Why were the Nemean Games founded?

According to Greek mythology, the Nemean Games were founded as funeral games for the infant Opheltes (renamed Archemoros, meaning 'Beginner of Death'). When the Seven Against Thebes marched from Argos to attack Thebes, they stopped at Nemea seeking water. Hypsipyle, the exiled queen of Lemnos serving as the child's nursemaid, set the infant down in a bed of wild celery to guide the warriors to a spring. While she was away, a serpent killed the child. The seer Amphiaraus interpreted the death as an omen of the expedition's doom. The Seven celebrated funeral games in the infant's honor, establishing the tradition. An alternative foundation myth credits Heracles with founding the Games after slaying the Nemean Lion.

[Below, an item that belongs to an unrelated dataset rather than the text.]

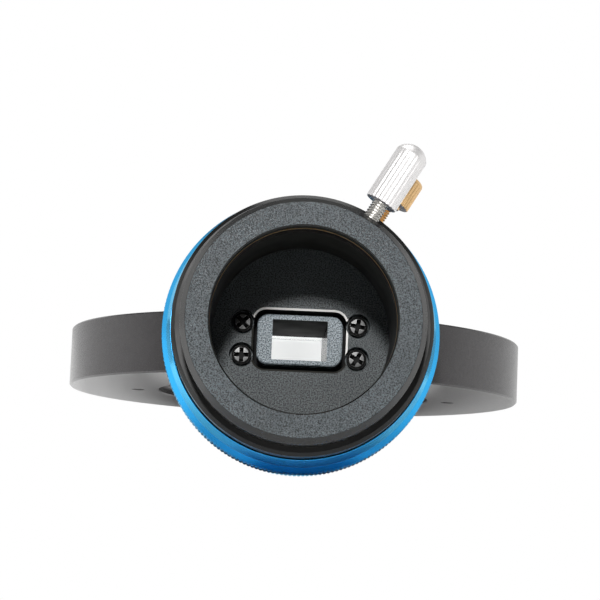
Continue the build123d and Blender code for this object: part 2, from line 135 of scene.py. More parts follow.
def grid(bm, rows, close_rows):
    """Quads between closed rows of points, and from the last row to the first if close_rows."""
    verts = [[bm.verts.new(p) for p in row] for row in rows]
    count = len(rows[0])
    for i in range(len(rows) if close_rows else len(rows) - 1):
        for j in range(count):
            a, b = verts[i], verts[(i + 1) % len(rows)]
            bm.faces.new((a[j], b[j], b[(j + 1) % count], a[(j + 1) % count]))
    return verts


def turned(name, outline, axis, segments, shape=None):
    """Closed outline of (depth, radius) points turned about the axis. shape(depth, radius, angle)
    gives a radius that changes round the axis, for flutes, knurls and threads."""
    bm = bmesh.new()
    rows = []
    for k in range(segments):
        angle = 2 * math.pi * k / segments
        rows.append([
            axis.point(d, shape(d, r, angle) if shape else r, angle) for d, r in outline
        ])
    grid(bm, rows, True)
    return make_object(name, bm)


def turned_hole(name, profile, axis, segments):
    """Cutter for a round hole: a (depth, radius) profile, closed to the axis at both ends."""
    outline = [(profile[0][0], 0)] + profile + [(profile[-1][0], 0)]
    return turned(name, outline, axis, segments)


def skinned(name, rows):
    """Solid through closed rows of points, with a flat face at each end."""
    bm = bmesh.new()
    verts = grid(bm, rows, False)
    bm.faces.new(verts[0])
    bm.faces.new(verts[-1])
    return make_object(name, bm)


def rounded_rectangle(width, height, corner):
    """Points of a rectangle with round corners, about its centre."""
    points = []
    for sx, sy, start in ((1, 1, 0), (-1, 1, 90), (-1, -1, 180), (1, -1, 270)):
        for k in range(RECTANGLE_STEPS + 1):
            a = math.radians(start + 90 * k / RECTANGLE_STEPS)
            x = sx * (width / 2 - corner) + corner * math.cos(a)
            y = sy * (height / 2 - corner) + corner * math.sin(a)
            points.append((x, y))
    return points


def lofted(name, sections):
    """Solid through rounded rectangles across the port: (depth, width, height, corner) each."""
    return skinned(name, [
        [MOUTH + Vector((x, depth, z)) * MM for x, z in rounded_rectangle(width, height, corner)]
        for depth, width, height, corner in sections
    ])


def block(name, low, high):
    """Box between two corners, in metres."""
    bm = bmesh.new()
    bmesh.ops.create_cube(bm, size=1)
    for v in bm.verts:
        v.co = Vector([lo + (hi - lo) * (c + 0.5) for lo, hi, c in zip(low, high, v.co)])
    return make_object(name, bm)


def cut(obj, *cutters):
    """Cut each of these objects out of obj, and remove them."""
    for cutter in cutters:
        modifier = obj.modifiers.new("cut", "BOOLEAN")
        modifier.operation = "DIFFERENCE"
        modifier.solver = "EXACT"
        modifier.object = cutter
        settle(obj)
        bpy.data.objects.remove(cutter)


def settle(obj):
    """Apply the object's modifiers to its mesh."""
    bpy.context.view_layer.update()
    evaluated = obj.evaluated_get(bpy.context.evaluated_depsgraph_get())
    mesh = bpy.data.meshes.new_from_object(evaluated)
    obj.modifiers.clear()
    obj.data = mesh


def joined(name, parts):
    """One object from several, which must not touch."""
    bm = bmesh.new()
    for part in parts:
        bm.from_mesh(part.data)
        bpy.data.objects.remove(part)
    return make_object(name, bm)


def smooth(obj):
    """Smooth shading with flat faces kept flat, and edges above SHARP_ANGLE kept sharp."""
    for polygon in obj.data.polygons:
        polygon.use_smooth = True
    obj.data.set_sharp_from_angle(angle=math.radians(SHARP_ANGLE))
    modifier = obj.modifiers.new("normals", "WEIGHTED_NORMAL")
    modifier.keep_sharp = True


def place(obj, body, slot, material, *nodes):
    """Shade a finished piece, ride it on its body and let it stand for its CAD nodes."""
    obj.data.materials.clear()
    obj.data.materials.append(material)
    smooth(obj)
    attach(obj, body)
    if nodes:
        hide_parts(*nodes)
    return obj


def paint(obj, material, chosen):
    """Give one more material to the faces that chosen(face) picks."""
    obj.data.materials.append(material)
    index = len(obj.data.materials) - 1
    for face in obj.data.polygons:
        if chosen(face):
            face.material_index = index


# ---------------------------------------------------------------- materials

COAT_ROUGHNESS = 0.25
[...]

Can you visit ancient Nemea today?

The archaeological site of Nemea is open to visitors and located in the northeastern Peloponnese, roughly midway between Corinth and Argos in modern Greece. The site includes the partially restored Temple of Nemean Zeus (with original and re-erected columns), the excavated stadium with its preserved starting blocks and vaulted entrance tunnel inscribed with ancient graffiti, and a site museum housing artifacts from the excavations. Since 1996, the Society for the Revival of the Nemean Games has held periodic events where participants run barefoot in the ancient stadium wearing chitons, recreating the athletic experience of the original festivals. The excavations, led by Stephen Miller and the University of California, Berkeley, have been ongoing since 1974.